Reproduce precisely the lines between the start of the data below and the line with "self.socket = socket", both included.

□ □ □ □

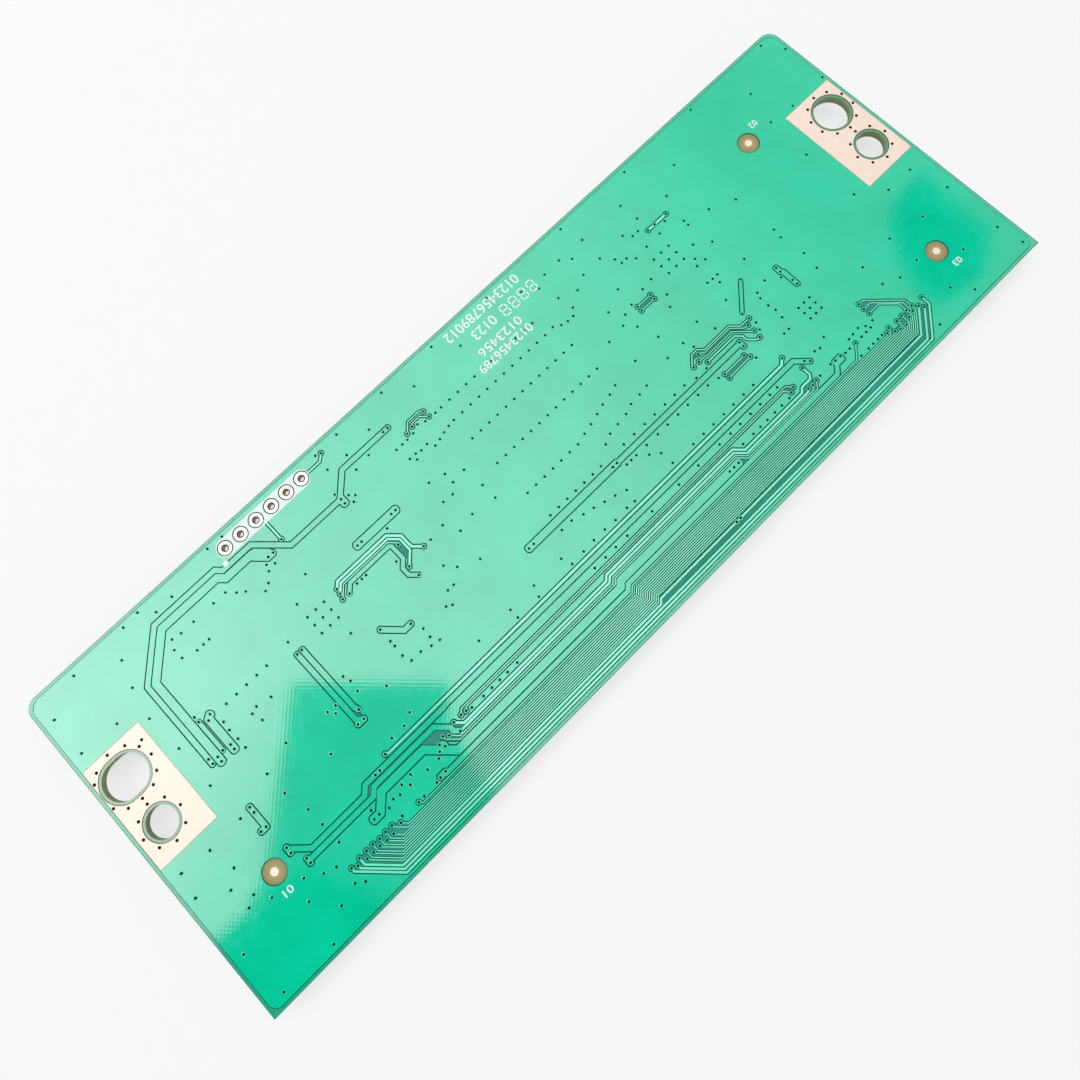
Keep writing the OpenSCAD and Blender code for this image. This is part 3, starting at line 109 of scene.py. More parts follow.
# %% Camera
eye = Vector((-16.49, -18.00, 83.23 + COPPER_TOP)) * MM
right = Vector((0.7128, -0.7008, -0.0276)).normalized()
back = Vector((-0.1039, -0.1444, 0.9841)).normalized()
up = back.cross(right).normalized()
camera_data = bpy.data.cameras.new("camera")
SENSOR = 36
PICTURE = 1080
FOCAL_LENGTH = 684.56
camera_data.sensor_width = SENSOR
camera_data.lens = FOCAL_LENGTH / PICTURE * SENSOR
camera_data.clip_start = 2 * MM
camera = bpy.data.objects.new("camera", camera_data)
bpy.context.scene.collection.objects.link(camera)
turn = Matrix((right, up, back)).transposed().to_4x4()
camera.matrix_world = Matrix.Translation(eye) @ turn
bpy.context.scene.camera = camera
bpy.context.scene.view_settings.view_transform = "Standard"
print("camera height over the board in mm:", round(eye.z / MM - COPPER_TOP, 1))

# %% [markdown]
# ## A small language for shaders
# A material is a net of nodes. Written out node by node it is long and hard to read,
# so a Wire wraps one socket and turns plus, minus and times into Math nodes. Numbers
# use Math nodes, while places and colours use Vector Math and Mix nodes.

# %% Wire
class Wire:
    """One output socket that can be used in plain arithmetic."""

    def __init__(self, finish, socket):
        self.finish = finish
        self.socket = socket

    def is_vector(self):
        return self.socket.type in ("VECTOR", "RGBA")

    def combine(self, operation, first, second):
        many = any(isinstance(v, Wire) and v.is_vector() for v in (first, second))
        if not many:
            return self.finish.node("ShaderNodeMath", {"operation": operation},
                                    {0: first, 1: second})
        if operation == "MULTIPLY" and not isinstance(second, Wire):
            return self.finish.node("ShaderNodeVectorMath", {"operation": "SCALE"},
                                    {0: first, 3: second})
        return self.finish.node("ShaderNodeVectorMath", {"operation": operation},
                                {0: first, 1: second})

    def __add__(self, other):
        return self.combine("ADD", self, other)

    __radd__ = __add__

    def __mul__(self, other):
        return self.combine("MULTIPLY", self, other)

    __rmul__ = __mul__

    def __sub__(self, other):
        return self.combine("SUBTRACT", self, other)

    def __rsub__(self, other):
        return self.combine("SUBTRACT", other, self)

    def __abs__(self):
        return self.combine("ABSOLUTE", self, 0.0)

    def __gt__(self, other):
        return self.combine("GREATER_THAN", self, other)

    def __lt__(self, other):
        return self.combine("LESS_THAN", self, other)


# %% [markdown]
# A Finish is one material. Its node method adds any kind of node, sets the node's
# settings first and then fills or links its sockets. Everything else is made of it.

# %% Finish
class Finish:
    """A material that is being made."""

    def __init__(self, name, roughness=0.5, metallic=0.0):
        self.material = bpy.data.materials.new(name)
        self.material.use_nodes = True
        self.tree = self.material.node_tree
        self.shader = self.tree.nodes["Principled BSDF"]
        self.shader.inputs["Roughness"].default_value = roughness
        self.shader.inputs["Metallic"].default_value = metallic

    def node(self, kind, settings=None, sockets=None, out=0):
        made = self.tree.nodes.new(kind)
        for key, value in (settings or {}).items():
            if key == "stops":
                self.set_stops(made.color_ramp, value)
            else:
                setattr(made, key, value)
        for key, value in (sockets or {}).items():
            self.feed(made.inputs[key], value)
        return Wire(self, made.outputs[out])

    def set_stops(self, ramp, stops):
        while len(ramp.elements) < len(stops):
            ramp.elements.new(0.5)
        for element, (position, colour) in zip(ramp.elements, stops):
            element.position = position
            element.color = (*colour, 1)

    def feed(self, socket, value):
        if isinstance(value, Wire):
            self.tree.links.new(value.socket, socket)
        elif socket.type == "RGBA" and len(value) == 3:
            socket.default_value = (*value, 1)
        else:
            socket.default_value = value

    def place(self, stretch=(1, 1, 1)):
        """Where a point is, in millimetres, stretched along the axes."""
        spot = self.node("ShaderNodeTexCoord", out="Object")
        scaled = [1000 * s for s in stretch]
        return self.node("ShaderNodeVectorMath", {"operation": "MULTIPLY"},
                         {0: spot, 1: scaled})

    def parts(self):
        """The three coordinates of a point, each on its own, in millimetres."""
        split = self.node("ShaderNodeSeparateXYZ", {}, {0: self.place()})
        return [Wire(self, output) for output in split.socket.node.outputs]

    def calculate(self, operation, first, second=0.0):
        """A Math node that has no sign of its own, such as MAXIMUM or SINE."""
        return self.node("ShaderNodeMath", {"operation": operation}, {0: first, 1: second})

    def length(self, x, y):
        """How far a point is from the origin of a plane."""
        return self.calculate("SQRT", x * x + y * y)

    def noise(self, scale, detail=2.0, roughness=0.5, stretch=(1, 1, 1)):
        """A cloudy pattern from 0 to 1; scale is its patches per millimetre."""
        return self.node("ShaderNodeTexNoise", {}, {
            "Vector": self.place(stretch), "Scale": scale, "Detail": detail,
            "Roughness": roughness})

    def spread(self, wire, low, high, to_low=0.0, to_high=1.0):
        """Takes the part of a value from low to high and spreads it over a new range."""
        return self.node("ShaderNodeMapRange", {"clamp": True}, {
            "Value": wire, "From Min": low, "From Max": high,
            "To Min": to_low, "To Max": to_high})

    def blend(self, factor, first, second):
        """A colour between two colours."""
        return self.node("ShaderNodeMix", {"data_type": "RGBA"},
                         {0: factor, 6: first, 7: second}, out=2)

    def colour(self, value):
        self.feed(self.shader.inputs["Base Color"], value)

    def rough(self, value):
        self.feed(self.shader.inputs["Roughness"], value)

    def bump(self, height, depth):
        """Raises the surface by a height from 0 to 1 times a depth in millimetres."""
        raised = self.node("ShaderNodeBump", {}, {
            "Height": height, "Distance": depth * MM, "Strength": 1.0})
        self.feed(self.shader.inputs["Normal"], raised)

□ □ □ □

CORRECT RESULT:
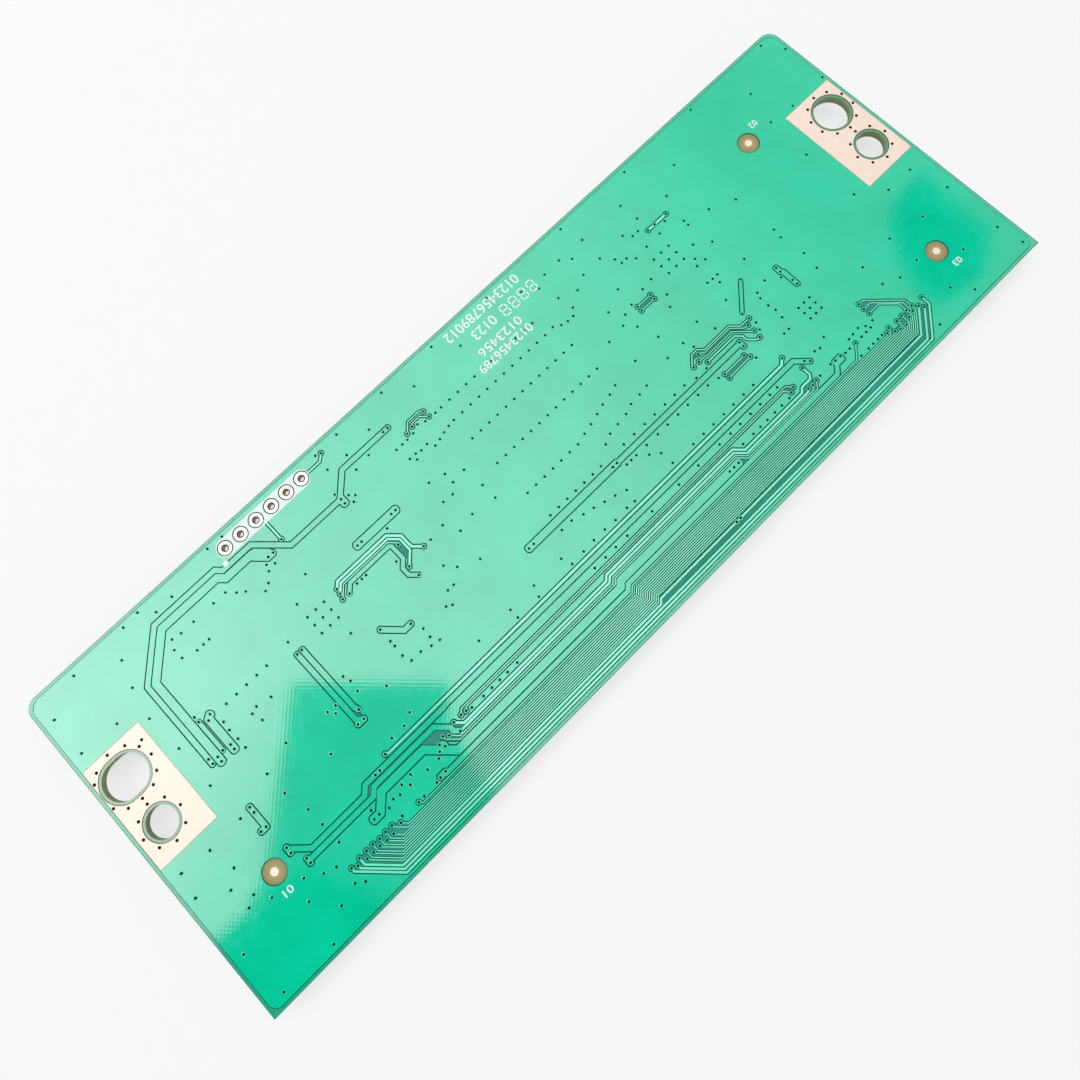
Keep writing the OpenSCAD and Blender code for this image. This is part 3, starting at line 109 of scene.py. More parts follow.
# %% Camera
eye = Vector((-16.49, -18.00, 83.23 + COPPER_TOP)) * MM
right = Vector((0.7128, -0.7008, -0.0276)).normalized()
back = Vector((-0.1039, -0.1444, 0.9841)).normalized()
up = back.cross(right).normalized()
camera_data = bpy.data.cameras.new("camera")
SENSOR = 36
PICTURE = 1080
FOCAL_LENGTH = 684.56
camera_data.sensor_width = SENSOR
camera_data.lens = FOCAL_LENGTH / PICTURE * SENSOR
camera_data.clip_start = 2 * MM
camera = bpy.data.objects.new("camera", camera_data)
bpy.context.scene.collection.objects.link(camera)
turn = Matrix((right, up, back)).transposed().to_4x4()
camera.matrix_world = Matrix.Translation(eye) @ turn
bpy.context.scene.camera = camera
bpy.context.scene.view_settings.view_transform = "Standard"
print("camera height over the board in mm:", round(eye.z / MM - COPPER_TOP, 1))

# %% [markdown]
# ## A small language for shaders
# A material is a net of nodes. Written out node by node it is long and hard to read,
# so a Wire wraps one socket and turns plus, minus and times into Math nodes. Numbers
# use Math nodes, while places and colours use Vector Math and Mix nodes.

# %% Wire
class Wire:
    """One output socket that can be used in plain arithmetic."""

    def __init__(self, finish, socket):
        self.finish = finish
        self.socket = socket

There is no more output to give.